Fewer children are being born. The US fertility rate dropped from 3.65 births per woman in 1960 to 1.64 in 2020, well below the replacement level of 2.1. This pattern holds across most developed countries, meaning fewer future workers will be supporting more retirees.
Benefit Adequacy Concerns
Even setting sustainability aside, there's a question of whether benefits are enough. Social Security replaces only about 37% of pre-retirement earnings for the average American worker. Most financial advisors recommend a 70-80% replacement rate for a comfortable retirement. That gap has to be filled by personal savings, pensions, or continued work.
The shift from DB to DC pension plans has made this harder. When employees bear the investment risk, retirement outcomes depend on individual decisions and market performance, which creates wide disparities in preparedness.
Several other factors compound the problem:
- Wage stagnation: Median real wages in the US grew only 6.1% between 1979 and 2019, while productivity increased by 69.6%
- The gig economy: Gig workers often lack access to employer-sponsored retirement plans and face income volatility
- Income inequality: Higher earners can save more, while lower earners depend more heavily on Social Security

Reforms and Alternatives for Social Security
Parametric Reforms
Parametric reforms adjust the existing system's rules without changing its fundamental structure:
- Raising the retirement age to reflect longer life expectancies.
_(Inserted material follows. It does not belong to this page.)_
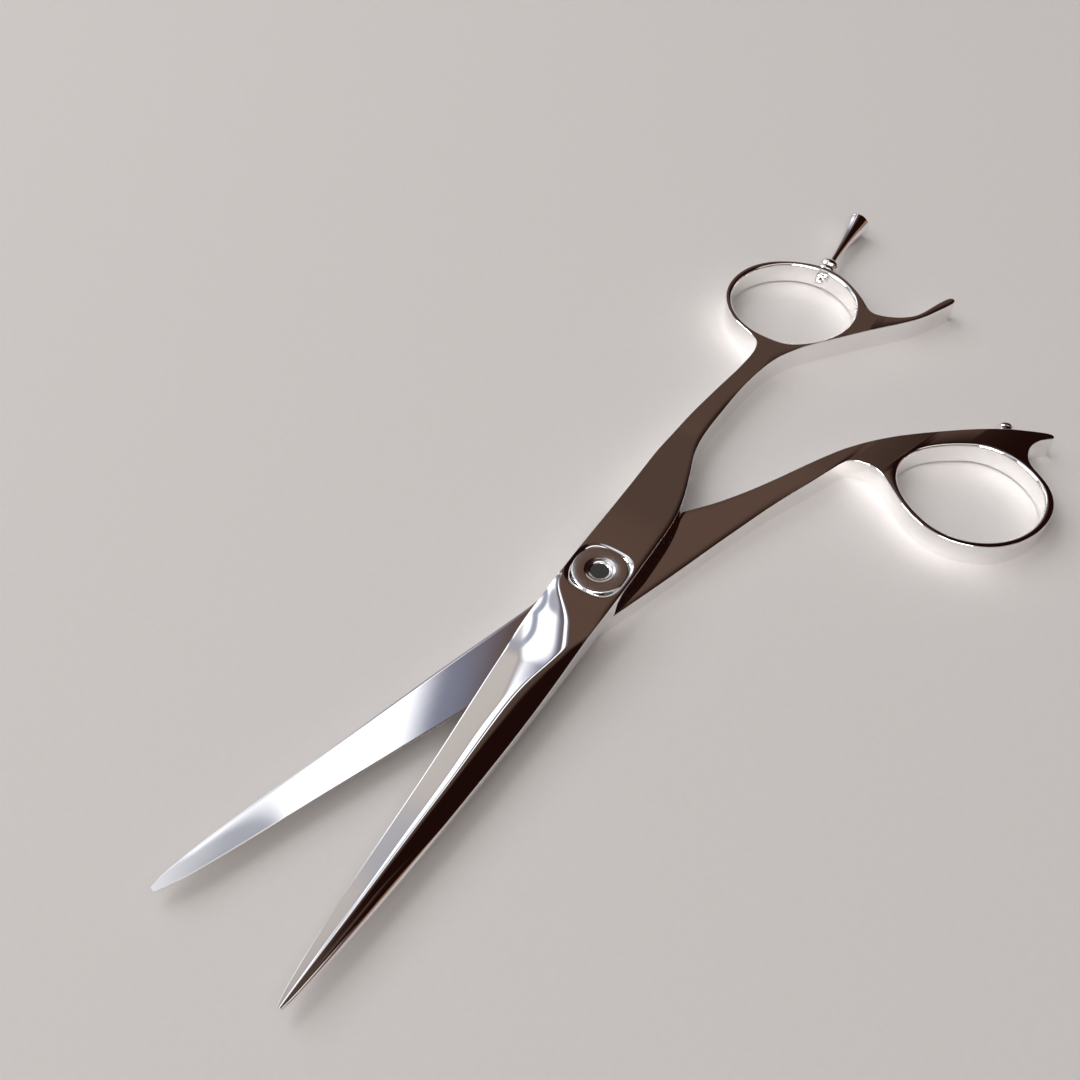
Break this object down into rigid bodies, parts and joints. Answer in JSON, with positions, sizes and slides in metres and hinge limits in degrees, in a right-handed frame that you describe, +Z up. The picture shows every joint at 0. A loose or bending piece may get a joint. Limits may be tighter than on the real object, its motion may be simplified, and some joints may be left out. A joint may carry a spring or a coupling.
{
  "type": "hair cutting shears",
  "caption": "Polished hair cutting shears with finger rings, a curled finger tang, a screw-in finger rest, a stop bumper and a flat adjustable pivot screw.",
  "frame": {"origin": "on the pivot axis, in the plane the shears lie on", "axes": "+X from the pivot towards the blade tips, midway between the two blades; +Z up along the pivot axis, towards the screw head"},
  "size_m": [0.1844, 0.0745, 0.0066],
  "materials": {
    "polished_steel": "mirror polished forged steel with fine buffing haze",
    "polished_steel_lower": "mirror polished forged steel, ground ride face",
    "screw_steel": "polished, faint turning rings",
    "black_insert": "matt black",
    "slip_plastic": "smooth white slip plastic",
    "bronze": "sintered bronze, oiled",
    "plain_steel": "turned and threaded",
    "spring_steel": "blued spring steel",
    "nut_steel": "fine turned face",
    "rest_chrome": "bright plated, turned",
    "bumper_chrome": "bright plated ferrule",
    "bumper_cap": "bright plated rounded cap"
  },
  "bodies": {
    "thumb_side": {"thumb_half": "polished_steel_lower", "pivot_screw": "screw_steel", "screw_plug": "black_insert", "head_washer": "slip_plastic", "ride_washer": "slip_plastic", "nut_washer": "plain_steel", "spring_washer": "spring_steel", "bumper_stud": "plain_steel", "bumper_sleeve": "bumper_chrome", "bumper_pad": "bumper_cap"},
    "finger_side": {"finger_half": "polished_steel", "pivot_bush": "bronze", "rest_stud": "plain_steel", "rest_nut": "rest_chrome", "rest_spacer": "rest_chrome", "rest_collar": "rest_chrome", "rest_trumpet": "rest_chrome"},
    "adjuster": {"tension_nut": "nut_steel"}
  },
  "joints": [
    {"name": "blades", "type": "hinge", "parent": "thumb_side", "child": "finger_side", "pos_m": [0, 0, 0.0033], "axis": [0, 0, 1], "range_deg": [-19, 45]},
    {"name": "tension_turn", "type": "hinge", "parent": "thumb_side", "child": "adjuster", "pos_m": [0, 0, 0.0005], "axis": [0, 0, 1], "range_deg": [-90, 90]}
  ]
}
The US is already gradually increasing full retirement age from 66 to 67 for those born in 1960 or later.
- Increasing payroll tax rates or removing the taxable earnings cap. Eliminating the taxable maximum alone would close about 71% of Social Security's projected long-term deficit.
- Means-testing benefits, so higher-income retirees receive reduced or no benefits. This would target resources to those most in need, but critics argue it could undermine the program's universal character and erode political support.
Structural Reforms
Structural reforms change how the system fundamentally works:
- Transitioning from pay-as-you-go to funded systems, where contributions are invested to build reserves. Chile privatized its pension system in the 1980s, and Sweden created a notional defined contribution system. These transitions require careful planning to ensure current retirees still receive benefits during the shift.
- Exploring alternative funding sources beyond payroll taxes. Australia's superannuation system requires employers to contribute a percentage of employee earnings to individual retirement accounts, which are invested in diversified portfolios and supplement the means-tested Age Pension.
Encouraging Work and Savings
Policy can also nudge individuals toward better retirement preparation:
- Automatic enrollment in employer-sponsored retirement plans significantly boosts participation. The US Pension Protection Act of 2006 encouraged auto-enrollment and auto-escalation of contribution rates.
- Financial education programs help people make informed savings and investment decisions. Countries like New Zealand and Denmark have implemented national financial education strategies.
- Flexible retirement options ease the transition out of work. Germany's partial retirement scheme allows older workers to reduce hours while receiving partial pension benefits.
- Supporting longer productive lives through policies around caregiving, lifelong learning, and healthy aging. Singapore's SkillsFuture program, for instance, provides subsidies for continuing education throughout a person's career.